Taylor County Coach Richard Gatewood said he "thought it was phenomenal" the way Hopkinsville responded without Matlock.
The Cardinals cut Hopkinsville's lead to 64-60 on Quentin Goodin's jumper, and the got the ball back on a turnover. But Hopkinsville forced a quick turnover, and Jordan Gary's layup made it 66-60.
After another Taylor County turnover, Jordan McGee's three-point play pushed the lead to 69-60 with 1:20 left, all but sealing the victory.
"I tell them in this tournament, every shot is a big shot, every rebound is a big rebound, every turnover is big turnover," Haworth said. "When you do make a mistake, you just keep fighting, and I thought we did a good job of that today."
Hopkinsville, in the Sweet Sixteen for the fourth year in a row, showed its balance and depth. Ten players scored, five hit double figures.
Matlock, a 6-foot-5 senior starting in his fourth consecutive state tournament, led with 16 points and seven rebounds.
Senior guards LeDonald Gray and Jordan Gary had 11 points each, and combined for 10 rebounds and five assists.
Sophomore C.J. Henagan and senior reserve A.J. Tyler also had 11 points each. Tyler did all his scoring in the first half, including 3-for-3 three-point shooting.
"That definitely was a shocker," Gatewood said of Tyler's long bombs. "I looked at my bench and said, 'Where was this guy in the last five films we watched?'"

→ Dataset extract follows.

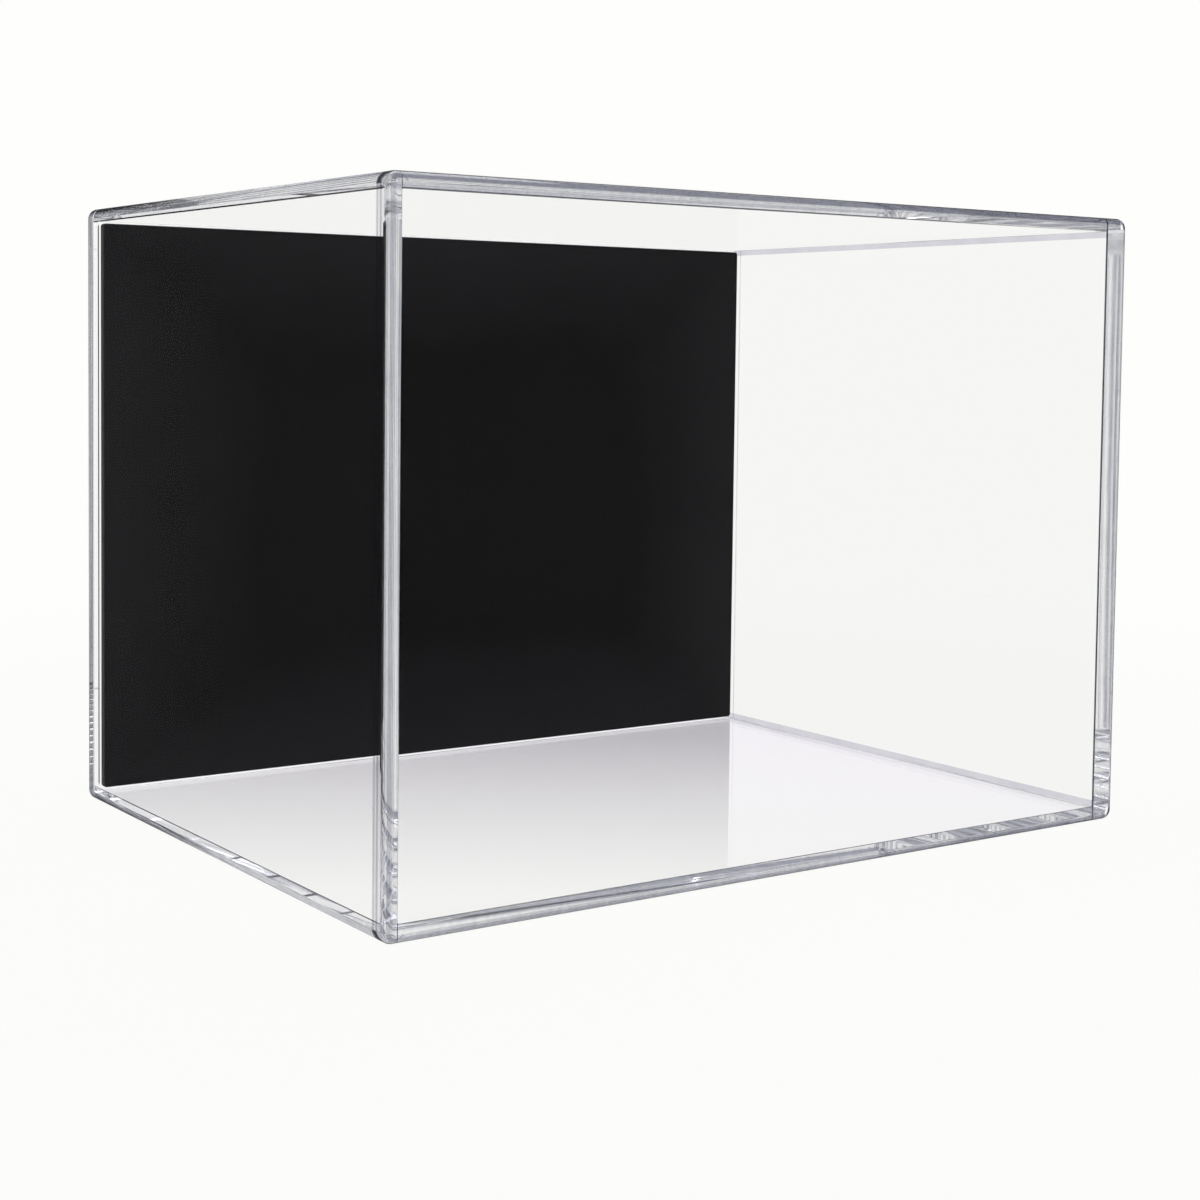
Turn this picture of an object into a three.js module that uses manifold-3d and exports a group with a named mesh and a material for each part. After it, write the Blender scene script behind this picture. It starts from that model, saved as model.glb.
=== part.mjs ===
// Mini helmet display case. Five clear acrylic panels are cemented into a box that is open at
// the back. A clear back plate closes it, and carries a black panel that plugs the opening.
// Millimetres, +Z up. The origin is the middle of the underside, and the case faces -Y.
import * as THREE from 'three';
import { LoftGeometry } from 'three/addons/geometries/LoftGeometry.js';
import { mergeVertices } from 'three/addons/utils/BufferGeometryUtils.js';
import Module from 'manifold-3d';

const wasm = await Module();
wasm.setup();

// Outside of the closed case: 8 by 6 by 5 3/4 inches
const caseWidth = 203;
const caseDepth = 152;
const caseHeight = 146;

// Sheet thicknesses. The upright clear sheets are all cut from the same stock.
const wallThickness = 4.75;
const topThickness = 3.2;
const floorThickness = 3.2;
const blackPanelThickness = 2;

// Polished edges: the four edges that run from front to back, the front and back rims, and the
// small arris on each side of the seam where the back plate meets the box
const longEdgeRadius = 2.5;
const rimRadius = 2;
const seamArris = 0.3;

// The black panel's fit in the opening, its corners and its scraped edges
const plugClearance = 0.4;
const blackCornerRadius = 0.8;
const blackArris = 0.25;

// How far a cutting block runs past the skin that it cuts
const overrun = 10;

// Steps in a quarter round
const roundSteps = 8;

// Places that several pieces share
const frontFace = -caseDepth / 2;
const backFace = caseDepth / 2;
const seam = backFace - wallThickness;
const innerFront = frontFace + wallThickness;
const innerSide = caseWidth / 2 - wallThickness;
const innerFloor = floorThickness;
const innerTop = caseHeight - topThickness;

// Materials

const clearAcrylic = (name) => new THREE.MeshStandardMaterial({
  name,
  color: 0xe9eaf2,
  roughness: 0.05,
  metalness: 0,
  transparent: true,
  opacity: 0.3,
});

const blackAcrylic = () => new THREE.MeshStandardMaterial({
  name: 'satin_black_acrylic',
  color: 0x1c1c1e,
  roughness: 0.45,
  metalness: 0,
});

// Solids

function solidOf(geometry) {
  const bare = new THREE.BufferGeometry();
  bare.setAttribute('position', geometry.getAttribute('position'));
  bare.setIndex(geometry.getIndex());
  const merged = mergeVertices(bare);
  const vertProperties = Float32Array.from(merged.attributes.position.array);
  const triVerts = Uint32Array.from(merged.index.array);
  return new wasm.Manifold(new wasm.Mesh({ numProp: 3, vertProperties, triVerts }));
}

function geometryOf(solid) {
  const mesh = solid.getMesh();
  const geometry = new THREE.BufferGeometry();
  geometry.setAttribute('position', new THREE.BufferAttribute(mesh.vertProperties, 3));
  geometry.setIndex(new THREE.BufferAttribute(mesh.triVerts, 1));
  geometry.computeVertexNormals();
  return geometry;
}

function block([x0, y0, z0], [x1, y1, z1]) {
  const geometry = new THREE.BoxGeometry(x1 - x0, y1 - y0, z1 - z0);
  geometry.translate((x0 + x1) / 2, (y0 + y1) / 2, (z0 + z1) / 2);
  return solidOf(geometry);
}

// Outer skin. A section is the case's upright outline at one depth, drawn in by an inset that
// the corner arcs follow, so that insets along a quarter circle give a round rim.

function section(y, inset) {
  const radius = longEdgeRadius - inset;
  const arcX = caseWidth / 2 - longEdgeRadius;
  const lowArcZ = longEdgeRadius;
  const highArcZ = caseHeight - longEdgeRadius;
  const corners = [[arcX, lowArcZ], [arcX, highArcZ], [-arcX, highArcZ], [-arcX, lowArcZ]];
  const points = [];
  corners.forEach(([x, z], corner) => {
    for (let step = 0; step <= roundSteps; step += 1) {
      const angle = (corner - 1 + step / roundSteps) * Math.PI / 2;
      points.push(new THREE.Vector3(x + radius * Math.cos(angle), y, z + radius * Math.sin(angle)));
    }
  });
  return points;
}

// Stations of a rim from its flat face inwards. The side is 1 where the case lies towards +Y of
// the face, and -1 where it lies towards -Y.
function rim(face, side) {
  const stations = [];
  for (let step = 0; step <= roundSteps; step += 1) {
    const angle = (step / roundSteps) * Math.PI / 2;
    stations.push({
      y: face + side * rimRadius * (1 - Math.cos(angle)),
      inset: rimRadius * (1 - Math.sin(angle)),
    });
  }
  return stations;
}

function skin(stations) {
  const sections = stations.map(({ y, inset }) => section(y, inset).reverse());
  return new LoftGeometry(sections, { capStart: true, capEnd: true });
}

const boxSkin = solidOf(skin([
  ...rim(frontFace, 1),
  { y: seam - seamArris, inset: 0 },
  { y: seam, inset: seamArris },
]));

// Panels of the box. The front panel covers the whole front. The side panels stand behind it at
// the full height, and the floor and the top are set between them.

const panelCut = (low, high) => geometryOf(boxSkin.intersect(block(low, high)));

const outX = caseWidth / 2 + overrun;
const outFront = frontFace - overrun;
const outBack = backFace + overrun;
const under = -overrun;
const over = caseHeight + overrun;

const frontPanel = () => panelCut(
  [-outX, outFront, under],
  [outX, innerFront, over],
);

const leftSidePanel = () => panelCut(
  [-outX, innerFront, under],
  [-innerSide, outBack, over],
);

const rightSidePanel = () => panelCut(
  [innerSide, innerFront, under],
  [outX, outBack, over],
);

const bottomPanel = () => panelCut(
  [-innerSide, innerFront, under],
  [innerSide, outBack, innerFloor],
);

const topPanel = () => panelCut(
  [-innerSide, innerFront, innerTop],
  [innerSide, outBack, over],
);

// Lift-off back. The clear plate carries on the skin of the box past the seam.

const backPlate = () => geometryOf(solidOf(skin([
  { y: seam, inset: seamArris },
  { y: seam + seamArris, inset: 0 },
  ...rim(backFace, -1).reverse(),
])));

// The black panel lies on the inner face of the back plate, inside the opening.
function blackBackPanel() {
  const halfWidth = innerSide - plugClearance - blackArris;
  const low = innerFloor + plugClearance + blackArris;
  const high = innerTop - plugClearance - blackArris;
  const radius = blackCornerRadius;
  const shape = new THREE.Shape();
  shape.moveTo(-halfWidth + radius, low);
  shape.lineTo(halfWidth - radius, low);
  shape.absarc(halfWidth - radius, low + radius, radius, -Math.PI / 2, 0, false);
  shape.lineTo(halfWidth, high - radius);
  shape.absarc(halfWidth - radius, high - radius, radius, 0, Math.PI / 2, false);
  shape.lineTo(-halfWidth + radius, high);
  shape.absarc(-halfWidth + radius, high - radius, radius, Math.PI / 2, Math.PI, false);
  shape.lineTo(-halfWidth, low + radius);
  shape.absarc(-halfWidth + radius, low + radius, radius, Math.PI, 1.5 * Math.PI, false);
  const geometry = new THREE.ExtrudeGeometry(shape, {
    depth: blackPanelThickness - 2 * blackArris,
    curveSegments: roundSteps,
    bevelEnabled: true,
    bevelSegments: 1,
    bevelSize: blackArris,
    bevelThickness: blackArris,
  });
  geometry.rotateX(Math.PI / 2);
  geometry.translate(0, seam - blackArris, 0);
  return geometry;
}

// Assembly

function piece(name, geometry, material) {
  const mesh = new THREE.Mesh(geometry, material);
  mesh.name = name;
  return mesh;
}

const box = new THREE.Group();
box.name = 'clear_box';
box.add(piece('bottom_panel', bottomPanel(), clearAcrylic('clear_acrylic')));
box.add(piece('top_panel', topPanel(), clearAcrylic('clear_acrylic')));
box.add(piece('front_panel', frontPanel(), clearAcrylic('clear_acrylic')));
box.add(piece('left_side_panel', leftSidePanel(), clearAcrylic('clear_acrylic')));
box.add(piece('right_side_panel', rightSidePanel(), clearAcrylic('clear_acrylic')));

const back = new THREE.Group();
back.name = 'removable_back';
back.add(piece('back_plate', backPlate(), clearAcrylic('clear_acrylic')));
back.add(piece('black_back_panel', blackBackPanel(), blackAcrylic()));

const displayCase = new THREE.Group();
displayCase.name = 'mini_helmet_display_case';
displayCase.add(box, back);

export default displayCase;
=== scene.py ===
import math

import bmesh
import bpy
from bpy.props import FloatProperty, FloatVectorProperty, PointerProperty
from mathutils import Matrix, Vector


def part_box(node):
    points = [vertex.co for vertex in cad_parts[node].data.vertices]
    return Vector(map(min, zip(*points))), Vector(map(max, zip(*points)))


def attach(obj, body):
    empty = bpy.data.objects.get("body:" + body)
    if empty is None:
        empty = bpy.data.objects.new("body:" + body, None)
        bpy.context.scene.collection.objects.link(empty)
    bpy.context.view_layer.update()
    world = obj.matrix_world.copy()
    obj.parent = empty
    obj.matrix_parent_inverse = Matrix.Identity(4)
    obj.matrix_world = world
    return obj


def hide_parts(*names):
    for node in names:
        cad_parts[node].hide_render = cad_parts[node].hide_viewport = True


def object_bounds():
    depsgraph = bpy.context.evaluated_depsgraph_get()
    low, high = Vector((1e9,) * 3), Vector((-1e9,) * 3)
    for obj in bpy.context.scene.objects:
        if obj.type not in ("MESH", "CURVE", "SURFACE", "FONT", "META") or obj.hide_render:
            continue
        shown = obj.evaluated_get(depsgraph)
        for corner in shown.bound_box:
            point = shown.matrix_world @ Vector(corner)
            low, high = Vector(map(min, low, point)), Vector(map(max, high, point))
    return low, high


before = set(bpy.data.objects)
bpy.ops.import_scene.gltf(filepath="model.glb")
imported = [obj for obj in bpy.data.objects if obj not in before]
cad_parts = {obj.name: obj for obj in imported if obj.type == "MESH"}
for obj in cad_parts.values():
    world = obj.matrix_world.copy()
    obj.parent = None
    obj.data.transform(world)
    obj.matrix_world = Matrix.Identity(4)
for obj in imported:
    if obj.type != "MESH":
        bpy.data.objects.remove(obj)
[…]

The Cards, 5th Region champs for the first time since 1983, did themselves no favors. They hit just over 50 percent of their foul shots, and they had a tough time finishing at the rim.
"We just couldn't get over the hump," Gatewood said. "It's very hard to beat a top 10 team in the state on a neutral floor by going 17 of 32 from the free throw line and missing bunnies."

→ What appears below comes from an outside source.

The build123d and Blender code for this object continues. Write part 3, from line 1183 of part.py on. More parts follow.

Goodin, the top-rated junior in the state, had 23 points, six rebounds and four assists. Haworth said the Tigers might've contained him better "if they let us play six or seven guys against him.
"He's strong, he's got a great body, he's a high-Division I player, and more importantly, he's a good teammate. I can tell out on the floor it's not about him."
David Sloan, a sophomore, had 19 points. Brandon Berry, a senior, added eight points and six rebounds.
Gatewood was sobbing before the postgame interviews, and his players were wiping tears away from their eyes when they took the podium.
"I took this job two years ago and told them it was a four-year plan to get to the state tournament, and we did it in two," he said. "I know it's a process, but it's extremely hard to get over this. But I tell them, if there's anywhere I want them to cry, I want it to be at Rupp Arena."
Goodin felt Hopkinsville's tournament experience showed at crunch time.
"When it came down the stretch, they knew how to play the game because they'd already been here before," he said.
"We played really, really hard and left our hearts out on the floor. They were just the better team today."